IGOR FERNÁNDEZ
PSICOLOGÍA

Añoranza y momento

Kane era un hombre de éxito profesional en la película que le dio vida, un periodista que levantó un imperio a base de mucho trabajo y tesón, pero a costa de las personas de su alrededor. Tuvo varias mujeres que le abandonaron y compañeros a los que abandonó. Persiguió incluso la candidatura político a gobernar su región gracias a la influencia conseguida y el dinero necesario. El ascenso precedió al desmoronamiento emocional de Kane en varios momentos de la película, terminando su vida solo, hundido, entre miles de obras de arte de incalculable valor. La última palabra que pronunció fue «Rosebud». Un nombre incomprensible cuya relación con Kane trata de descifrarse a lo largo de la historia y que resulta hacer referencia a la marca del trineo con el que Kane jugaba de pequeño.

“Ciudadano Kane” es una obra maestra del cine que cuenta muchas historias al mismo tiempo y una de ellas, la más oculta a simple vista, es una historia de añoranza. Añoranza de un tiempo mejor, de un momento de la vida en que todo estaba bien y las preocupaciones eran inexistentes.

A menudo, cuando pensamos en ese tiempo, nos remontamos a la infancia o, por lo menos, a una época en que las responsabilidades (y sus consecuencias) no tenían un efecto irrevocable en lo que constituía nuestra base segura en el mundo.
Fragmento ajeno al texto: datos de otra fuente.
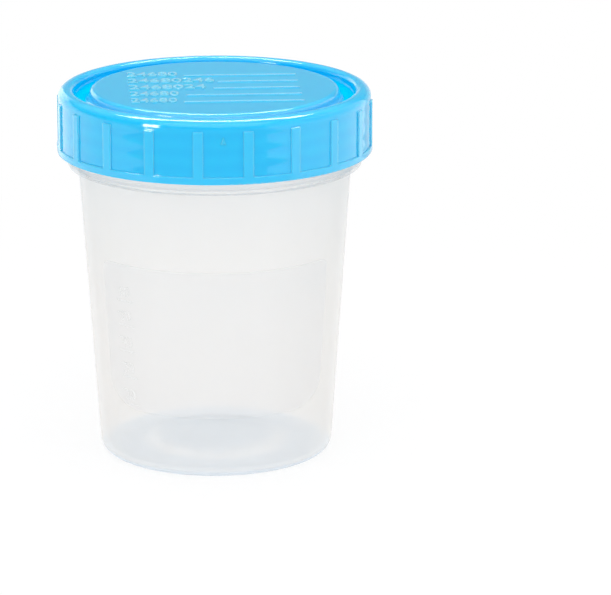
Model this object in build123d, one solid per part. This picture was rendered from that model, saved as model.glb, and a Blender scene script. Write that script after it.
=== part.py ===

Es decir, nuestra realidad no se tambaleaba, teníamos asegurado lo esencial y podíamos emplear nuestras energías en descubrir el entorno. Sea como fuere, el tiempo avanza y los sustentos externos van debilitándose o convirtiéndose en restricciones para quien se siente con recursos suficientes como para salir ahí fuera y hacer del mundo su escenario. Entonces se levan amarras y esa persona se aleja, por propio impulso o por necesidad, de lo que supuso seguridad, para arriesgarse a alcanzar una nueva seguridad, pero esta vez con origen en uno mismo, en una misma. Comienzan las carreras profesionales, la búsqueda de pareja, de nuevos grupos de amigos, de una nueva residencia... Esa búsqueda siempre tiene, como todas las búsquedas, horizontes, pero sobre todo, trayecto más allá de las aguas tranquilas.

Quizá uno pueda pensar en épocas de tranquilidad que no tienen que ver con la infancia, sino con la estabilidad de un trabajo que se creía fijo o una relación que se las prometía inquebrantable. En cualquiera de los casos, el ímpetu, propio o de los que están alrededor, de crecer, de avanzar, pone en riesgo la quietud existente hasta entonces. Se producen cambios y renuncias, y a cada paso, a cada ruptura, no es extraño que nuevas conclusiones sobre la vida se nos hagan evidentes. Ideas que llevar con nosotros en adelante y que guiarán el nuevo periodo de búsqueda. Al cabo de un tiempo, con la distancia suficiente de esa etapa anterior, cuando ya estamos lejos de aquella costa de lo conocido y después de haber afianzado cierta estabilidad (de nuevo) en la nueva etapa, miramos atrás tratando de resumir, de extraer lo esencial, de quedarnos con algo de entonces. Sin embargo, es difícil mantener un juicio equidistante, como si solo pudiéramos decantar vivencias marcadas o, por el contrario, sensaciones globales, a menudo extremas. Solo a lo lejos tomamos perspectiva, a menudo idealizando o demonizando, en un intento inherente de poner en una categoría las experiencias. Entonces, en un ejercicio de parcialidad, nos detenemos y ante la indefinición de la nueva etapa, añoramos lo que tuvimos y nos lamentamos de lo que nos faltó. Solo un tiempo después nos damos cuenta de que esa añoranza y lamentación eran parciales, no completaban la historia, no nos hacían bien, y que las cosas son más relativas. Pero para entonces, ya hemos partido de nuevo de esa costa, ya no tocamos suelo, ya estamos de nuevo en camino a la siguiente etapa.